Racial Discrimination and Labor Unions: Evidence from the NLS Sample of Middle-Aged Men
Journal of Human Resources 13,4 (Fall 1978): 568-577.
Also: http://www.jstor.org/stable/145265
Cohort(s): Older Men
Publisher: University of Wisconsin Press
Keyword(s): Blue-Collar Jobs; Collective Bargaining; Discrimination, Racial/Ethnic; Unions; Wage Levels; Wages

This study examines the relationship between unions and labor market discrimination. Despite a few differences in data bases, most of the findings reported in this paper support Ashenfelter's earlier analysis of the same study. With respect to industrial unions, collective bargaining coverage was found to produce a larger covered-noncovered wage differential for blacks than for whites. These unions appear to have an important wage leveling effect across skill categories of jobs and there is no evidence that blacks are disproportionately excluded from membership.
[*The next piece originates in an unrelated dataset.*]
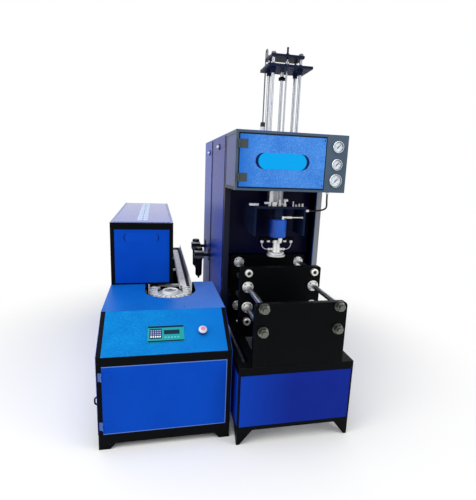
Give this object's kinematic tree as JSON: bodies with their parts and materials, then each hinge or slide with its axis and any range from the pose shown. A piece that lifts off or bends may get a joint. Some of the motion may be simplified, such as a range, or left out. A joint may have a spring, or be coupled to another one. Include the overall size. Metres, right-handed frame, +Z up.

Alternatively, craft unions appear to practice entry discrimination against blacks, and covered- noncovered earnings differentials earned by skilled and semiskilled whites are significantly higher than those earned by blacks. In addition, wage differentials received by unionized workers in construction are considerably larger than those received by craft unions outside the building trades. The overall impact of craft unions on black-white earnings ratio in 1969 was to depress the ratio slightly relative to what it would have been in the absence of unionism.
Bibliography Citation
Leigh, Duane E. "Racial Discrimination and Labor Unions: Evidence from the NLS Sample of Middle-Aged Men." Journal of Human Resources 13,4 (Fall 1978): 568-577.